■ Work to do
From the records below, transcribe only the lines running from the one with "Write part 2 of the three.js" through the one with "share, face, gap).". Keep both of those end lines.

■ Input rows
____

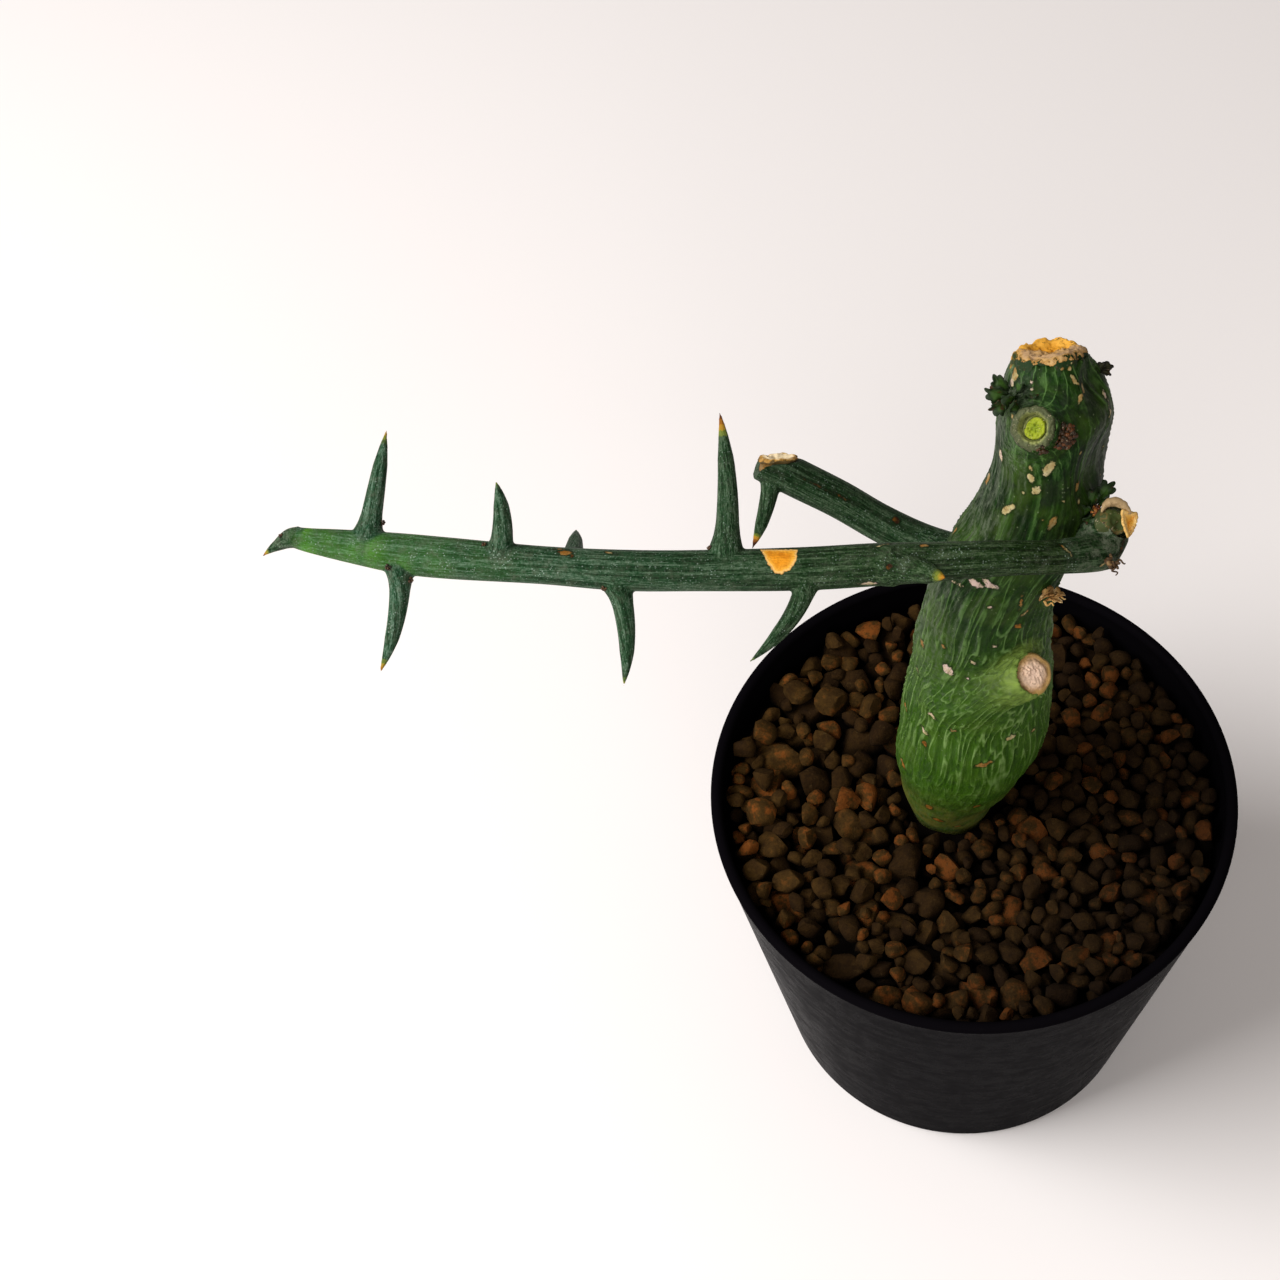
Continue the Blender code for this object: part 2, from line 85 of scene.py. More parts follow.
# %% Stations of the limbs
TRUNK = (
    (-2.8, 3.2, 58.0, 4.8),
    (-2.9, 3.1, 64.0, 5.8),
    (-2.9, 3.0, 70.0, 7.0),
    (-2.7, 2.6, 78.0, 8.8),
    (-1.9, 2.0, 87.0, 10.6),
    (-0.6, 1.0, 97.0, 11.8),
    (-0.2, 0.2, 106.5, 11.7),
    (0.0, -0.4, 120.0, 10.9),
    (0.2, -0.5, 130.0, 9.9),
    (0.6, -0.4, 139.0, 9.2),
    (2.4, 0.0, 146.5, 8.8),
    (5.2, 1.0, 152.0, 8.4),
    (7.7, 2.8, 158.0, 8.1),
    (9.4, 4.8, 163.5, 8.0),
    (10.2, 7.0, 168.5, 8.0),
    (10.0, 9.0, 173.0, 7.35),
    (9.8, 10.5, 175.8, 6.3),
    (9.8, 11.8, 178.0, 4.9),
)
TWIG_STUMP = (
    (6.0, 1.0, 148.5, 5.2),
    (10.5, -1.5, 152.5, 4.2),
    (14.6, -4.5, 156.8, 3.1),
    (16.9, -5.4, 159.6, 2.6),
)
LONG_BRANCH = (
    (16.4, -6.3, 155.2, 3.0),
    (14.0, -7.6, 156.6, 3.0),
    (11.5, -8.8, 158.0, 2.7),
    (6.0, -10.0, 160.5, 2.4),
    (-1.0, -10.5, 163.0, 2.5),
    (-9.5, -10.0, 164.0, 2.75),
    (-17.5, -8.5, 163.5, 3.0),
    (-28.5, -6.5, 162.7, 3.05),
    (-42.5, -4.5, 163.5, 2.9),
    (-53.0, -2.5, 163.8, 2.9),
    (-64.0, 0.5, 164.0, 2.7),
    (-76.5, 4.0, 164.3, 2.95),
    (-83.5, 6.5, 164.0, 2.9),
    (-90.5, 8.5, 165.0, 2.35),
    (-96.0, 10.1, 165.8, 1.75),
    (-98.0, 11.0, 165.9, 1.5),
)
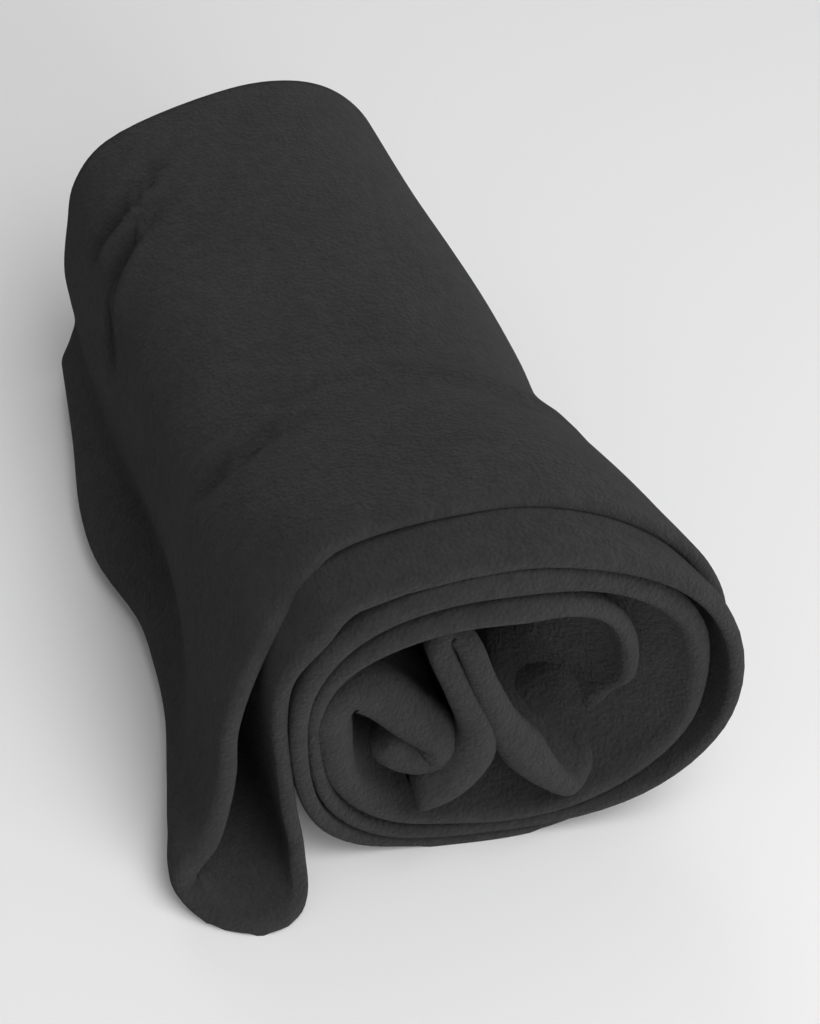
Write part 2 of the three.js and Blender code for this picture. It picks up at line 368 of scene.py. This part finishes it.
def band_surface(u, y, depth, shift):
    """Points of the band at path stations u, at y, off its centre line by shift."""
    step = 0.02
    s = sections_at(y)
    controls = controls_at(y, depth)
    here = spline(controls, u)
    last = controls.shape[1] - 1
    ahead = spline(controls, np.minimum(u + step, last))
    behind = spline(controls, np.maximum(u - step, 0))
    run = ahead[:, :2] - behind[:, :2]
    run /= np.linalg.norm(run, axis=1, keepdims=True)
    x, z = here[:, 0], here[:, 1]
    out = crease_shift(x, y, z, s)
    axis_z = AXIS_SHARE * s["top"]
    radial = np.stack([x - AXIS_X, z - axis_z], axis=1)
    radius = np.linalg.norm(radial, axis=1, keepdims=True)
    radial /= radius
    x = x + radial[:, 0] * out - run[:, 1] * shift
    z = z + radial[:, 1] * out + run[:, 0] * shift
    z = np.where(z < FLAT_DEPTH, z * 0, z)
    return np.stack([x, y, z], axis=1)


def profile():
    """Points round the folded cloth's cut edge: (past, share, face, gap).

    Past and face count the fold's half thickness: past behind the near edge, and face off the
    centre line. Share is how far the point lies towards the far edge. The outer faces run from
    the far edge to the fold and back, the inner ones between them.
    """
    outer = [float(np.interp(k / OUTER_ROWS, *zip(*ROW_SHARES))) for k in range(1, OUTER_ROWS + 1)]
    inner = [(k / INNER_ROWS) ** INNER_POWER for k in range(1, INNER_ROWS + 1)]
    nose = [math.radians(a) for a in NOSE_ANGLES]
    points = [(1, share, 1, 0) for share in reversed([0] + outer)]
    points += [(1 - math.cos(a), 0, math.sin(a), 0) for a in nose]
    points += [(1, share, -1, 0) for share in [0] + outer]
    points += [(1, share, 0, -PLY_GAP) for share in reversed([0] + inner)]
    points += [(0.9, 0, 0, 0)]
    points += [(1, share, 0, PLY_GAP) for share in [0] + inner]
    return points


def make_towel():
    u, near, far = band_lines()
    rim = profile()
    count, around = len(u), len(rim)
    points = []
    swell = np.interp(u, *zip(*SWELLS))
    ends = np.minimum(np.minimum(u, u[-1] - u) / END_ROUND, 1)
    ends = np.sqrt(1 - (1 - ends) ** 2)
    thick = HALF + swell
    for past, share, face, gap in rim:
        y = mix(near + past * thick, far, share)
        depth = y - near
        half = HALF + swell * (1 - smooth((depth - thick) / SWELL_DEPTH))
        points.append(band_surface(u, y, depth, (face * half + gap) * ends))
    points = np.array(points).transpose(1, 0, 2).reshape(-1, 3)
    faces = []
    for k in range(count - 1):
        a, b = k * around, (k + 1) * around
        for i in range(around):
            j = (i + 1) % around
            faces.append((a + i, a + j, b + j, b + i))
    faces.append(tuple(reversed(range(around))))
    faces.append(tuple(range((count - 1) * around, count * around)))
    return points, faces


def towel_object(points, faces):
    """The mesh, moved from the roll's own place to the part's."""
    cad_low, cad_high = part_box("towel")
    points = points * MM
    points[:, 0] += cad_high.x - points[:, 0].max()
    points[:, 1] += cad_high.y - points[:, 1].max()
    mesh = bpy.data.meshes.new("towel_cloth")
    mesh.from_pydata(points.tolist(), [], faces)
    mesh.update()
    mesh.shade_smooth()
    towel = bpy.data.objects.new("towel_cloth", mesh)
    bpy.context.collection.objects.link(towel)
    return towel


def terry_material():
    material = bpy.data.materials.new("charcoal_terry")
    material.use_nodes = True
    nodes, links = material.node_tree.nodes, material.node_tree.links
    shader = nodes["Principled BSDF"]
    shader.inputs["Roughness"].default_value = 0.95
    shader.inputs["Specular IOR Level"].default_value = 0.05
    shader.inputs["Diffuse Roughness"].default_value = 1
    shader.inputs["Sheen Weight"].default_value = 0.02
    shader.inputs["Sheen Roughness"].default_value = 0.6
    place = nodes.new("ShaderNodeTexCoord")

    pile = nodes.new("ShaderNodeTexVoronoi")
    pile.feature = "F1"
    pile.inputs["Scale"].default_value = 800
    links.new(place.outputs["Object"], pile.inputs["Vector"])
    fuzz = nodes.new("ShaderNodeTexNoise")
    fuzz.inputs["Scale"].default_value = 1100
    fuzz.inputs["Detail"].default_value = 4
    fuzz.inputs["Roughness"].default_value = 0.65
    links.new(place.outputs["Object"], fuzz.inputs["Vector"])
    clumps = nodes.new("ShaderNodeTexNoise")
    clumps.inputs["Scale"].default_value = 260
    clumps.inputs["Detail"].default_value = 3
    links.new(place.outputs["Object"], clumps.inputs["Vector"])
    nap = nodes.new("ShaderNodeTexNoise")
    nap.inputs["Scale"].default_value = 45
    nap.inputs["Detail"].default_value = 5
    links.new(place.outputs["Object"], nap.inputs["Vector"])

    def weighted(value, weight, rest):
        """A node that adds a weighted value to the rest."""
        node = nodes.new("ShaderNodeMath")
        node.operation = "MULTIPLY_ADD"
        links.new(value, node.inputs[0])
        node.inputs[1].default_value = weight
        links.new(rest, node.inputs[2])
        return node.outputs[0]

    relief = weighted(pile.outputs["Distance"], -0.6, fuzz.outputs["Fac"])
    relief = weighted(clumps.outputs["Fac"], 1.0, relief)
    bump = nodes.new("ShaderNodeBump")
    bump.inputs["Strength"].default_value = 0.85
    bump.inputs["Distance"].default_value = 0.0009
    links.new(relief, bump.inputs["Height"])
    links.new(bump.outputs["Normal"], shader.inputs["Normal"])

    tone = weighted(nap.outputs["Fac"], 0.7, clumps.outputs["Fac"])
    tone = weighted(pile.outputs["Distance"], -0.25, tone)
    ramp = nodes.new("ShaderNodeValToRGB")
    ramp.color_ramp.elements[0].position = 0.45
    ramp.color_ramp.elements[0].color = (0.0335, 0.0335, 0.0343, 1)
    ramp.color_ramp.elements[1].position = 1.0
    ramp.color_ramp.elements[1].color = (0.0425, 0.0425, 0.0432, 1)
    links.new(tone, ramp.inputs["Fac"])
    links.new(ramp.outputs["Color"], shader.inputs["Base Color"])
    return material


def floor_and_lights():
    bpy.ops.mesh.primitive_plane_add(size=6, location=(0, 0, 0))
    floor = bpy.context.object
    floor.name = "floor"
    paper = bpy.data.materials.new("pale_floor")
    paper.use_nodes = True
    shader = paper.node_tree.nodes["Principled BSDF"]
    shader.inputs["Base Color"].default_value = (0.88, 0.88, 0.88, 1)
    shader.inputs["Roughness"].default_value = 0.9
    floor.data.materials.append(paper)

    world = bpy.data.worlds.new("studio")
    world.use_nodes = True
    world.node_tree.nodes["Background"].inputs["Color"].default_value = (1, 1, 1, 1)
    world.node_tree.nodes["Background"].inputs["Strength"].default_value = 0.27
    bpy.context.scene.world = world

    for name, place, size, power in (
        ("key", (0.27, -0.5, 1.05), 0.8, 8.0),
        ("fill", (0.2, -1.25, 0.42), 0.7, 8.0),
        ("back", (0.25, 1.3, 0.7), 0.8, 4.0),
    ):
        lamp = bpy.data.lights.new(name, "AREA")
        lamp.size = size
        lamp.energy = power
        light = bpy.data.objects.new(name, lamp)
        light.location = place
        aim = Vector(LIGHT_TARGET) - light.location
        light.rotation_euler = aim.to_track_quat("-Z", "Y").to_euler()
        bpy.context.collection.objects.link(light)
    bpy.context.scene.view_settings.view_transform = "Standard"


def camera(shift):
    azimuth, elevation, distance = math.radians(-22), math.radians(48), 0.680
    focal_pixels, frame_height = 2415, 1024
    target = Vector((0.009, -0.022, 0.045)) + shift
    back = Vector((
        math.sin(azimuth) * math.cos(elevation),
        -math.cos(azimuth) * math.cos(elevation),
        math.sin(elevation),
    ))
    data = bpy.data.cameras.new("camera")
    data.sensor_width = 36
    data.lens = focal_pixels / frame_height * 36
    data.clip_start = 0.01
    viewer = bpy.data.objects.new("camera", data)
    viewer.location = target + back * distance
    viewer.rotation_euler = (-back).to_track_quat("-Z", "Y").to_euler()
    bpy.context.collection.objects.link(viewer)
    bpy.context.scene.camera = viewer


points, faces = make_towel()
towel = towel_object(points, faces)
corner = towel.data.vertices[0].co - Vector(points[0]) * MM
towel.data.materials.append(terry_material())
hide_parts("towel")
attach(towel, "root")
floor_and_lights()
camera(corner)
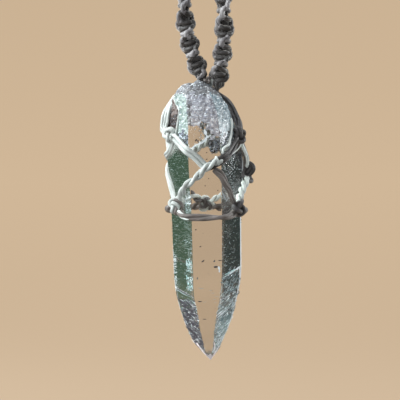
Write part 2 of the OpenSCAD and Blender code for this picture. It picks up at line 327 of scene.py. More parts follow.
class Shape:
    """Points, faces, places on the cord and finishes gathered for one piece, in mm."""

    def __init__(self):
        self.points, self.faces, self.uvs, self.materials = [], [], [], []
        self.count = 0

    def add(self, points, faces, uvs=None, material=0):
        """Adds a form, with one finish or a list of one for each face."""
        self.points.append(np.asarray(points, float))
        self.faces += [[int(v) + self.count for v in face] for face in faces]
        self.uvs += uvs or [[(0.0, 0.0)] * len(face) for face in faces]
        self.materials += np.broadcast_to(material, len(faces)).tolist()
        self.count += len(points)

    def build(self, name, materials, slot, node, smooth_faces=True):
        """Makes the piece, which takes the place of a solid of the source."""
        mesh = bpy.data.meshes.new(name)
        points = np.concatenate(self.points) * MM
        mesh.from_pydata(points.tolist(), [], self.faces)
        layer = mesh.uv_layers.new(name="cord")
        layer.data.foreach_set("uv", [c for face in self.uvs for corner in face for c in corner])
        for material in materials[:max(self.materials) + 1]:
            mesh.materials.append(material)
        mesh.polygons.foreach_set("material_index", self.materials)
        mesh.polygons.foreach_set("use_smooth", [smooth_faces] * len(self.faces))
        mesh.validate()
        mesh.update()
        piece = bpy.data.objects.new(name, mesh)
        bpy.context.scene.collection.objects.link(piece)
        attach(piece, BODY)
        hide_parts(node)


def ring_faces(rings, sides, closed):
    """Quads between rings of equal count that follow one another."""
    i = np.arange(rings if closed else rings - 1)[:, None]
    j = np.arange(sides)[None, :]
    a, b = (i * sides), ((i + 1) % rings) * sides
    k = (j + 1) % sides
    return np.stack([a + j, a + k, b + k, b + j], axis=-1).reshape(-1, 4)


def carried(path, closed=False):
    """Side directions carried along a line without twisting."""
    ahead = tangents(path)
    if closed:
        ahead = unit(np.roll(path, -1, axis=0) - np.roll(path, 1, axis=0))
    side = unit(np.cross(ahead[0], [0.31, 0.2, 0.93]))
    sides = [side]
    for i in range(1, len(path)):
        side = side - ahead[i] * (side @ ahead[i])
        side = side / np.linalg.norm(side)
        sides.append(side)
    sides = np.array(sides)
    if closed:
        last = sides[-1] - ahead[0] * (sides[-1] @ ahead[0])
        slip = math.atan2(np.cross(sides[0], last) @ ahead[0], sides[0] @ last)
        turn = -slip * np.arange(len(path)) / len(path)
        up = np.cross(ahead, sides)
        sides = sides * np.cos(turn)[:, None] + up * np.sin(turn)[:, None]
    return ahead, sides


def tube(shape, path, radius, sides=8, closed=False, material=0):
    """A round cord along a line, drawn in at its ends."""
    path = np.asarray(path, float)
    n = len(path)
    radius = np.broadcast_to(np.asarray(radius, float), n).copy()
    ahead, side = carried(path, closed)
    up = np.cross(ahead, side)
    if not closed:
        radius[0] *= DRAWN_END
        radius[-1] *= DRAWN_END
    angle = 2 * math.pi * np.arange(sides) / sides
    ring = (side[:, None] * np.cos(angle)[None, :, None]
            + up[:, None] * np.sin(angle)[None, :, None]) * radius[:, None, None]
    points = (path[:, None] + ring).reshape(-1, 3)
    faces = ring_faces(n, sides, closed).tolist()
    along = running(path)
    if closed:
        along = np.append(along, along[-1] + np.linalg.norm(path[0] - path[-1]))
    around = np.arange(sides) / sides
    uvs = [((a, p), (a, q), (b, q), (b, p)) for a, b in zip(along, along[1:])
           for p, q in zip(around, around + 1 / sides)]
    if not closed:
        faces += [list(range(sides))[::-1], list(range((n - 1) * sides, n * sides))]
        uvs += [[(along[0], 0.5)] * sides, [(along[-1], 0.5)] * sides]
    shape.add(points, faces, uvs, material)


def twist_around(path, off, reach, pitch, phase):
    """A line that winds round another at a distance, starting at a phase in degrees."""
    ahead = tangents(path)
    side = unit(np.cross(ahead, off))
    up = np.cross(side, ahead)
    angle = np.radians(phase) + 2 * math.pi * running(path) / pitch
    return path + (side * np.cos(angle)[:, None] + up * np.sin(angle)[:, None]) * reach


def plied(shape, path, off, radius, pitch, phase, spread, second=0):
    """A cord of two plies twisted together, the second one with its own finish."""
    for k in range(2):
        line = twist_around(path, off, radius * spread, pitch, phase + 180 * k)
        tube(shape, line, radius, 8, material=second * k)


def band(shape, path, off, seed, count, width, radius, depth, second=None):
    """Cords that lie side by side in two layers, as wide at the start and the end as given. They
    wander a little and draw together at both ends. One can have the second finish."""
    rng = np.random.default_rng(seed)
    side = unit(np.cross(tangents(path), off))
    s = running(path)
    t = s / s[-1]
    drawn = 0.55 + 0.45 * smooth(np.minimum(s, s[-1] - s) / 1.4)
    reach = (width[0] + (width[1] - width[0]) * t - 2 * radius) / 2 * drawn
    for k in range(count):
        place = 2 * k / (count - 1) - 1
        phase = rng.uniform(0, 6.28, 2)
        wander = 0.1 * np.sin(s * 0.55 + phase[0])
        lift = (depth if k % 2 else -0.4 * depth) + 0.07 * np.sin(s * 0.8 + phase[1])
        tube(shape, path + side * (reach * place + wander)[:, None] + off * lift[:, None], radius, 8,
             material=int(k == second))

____

■ Output
Write part 2 of the three.js and Blender code for this picture. It picks up at line 368 of scene.py. This part finishes it.
def band_surface(u, y, depth, shift):
    """Points of the band at path stations u, at y, off its centre line by shift."""
    step = 0.02
    s = sections_at(y)
    controls = controls_at(y, depth)
    here = spline(controls, u)
    last = controls.shape[1] - 1
    ahead = spline(controls, np.minimum(u + step, last))
    behind = spline(controls, np.maximum(u - step, 0))
    run = ahead[:, :2] - behind[:, :2]
    run /= np.linalg.norm(run, axis=1, keepdims=True)
    x, z = here[:, 0], here[:, 1]
    out = crease_shift(x, y, z, s)
    axis_z = AXIS_SHARE * s["top"]
    radial = np.stack([x - AXIS_X, z - axis_z], axis=1)
    radius = np.linalg.norm(radial, axis=1, keepdims=True)
    radial /= radius
    x = x + radial[:, 0] * out - run[:, 1] * shift
    z = z + radial[:, 1] * out + run[:, 0] * shift
    z = np.where(z < FLAT_DEPTH, z * 0, z)
    return np.stack([x, y, z], axis=1)


def profile():
    """Points round the folded cloth's cut edge: (past, share, face, gap).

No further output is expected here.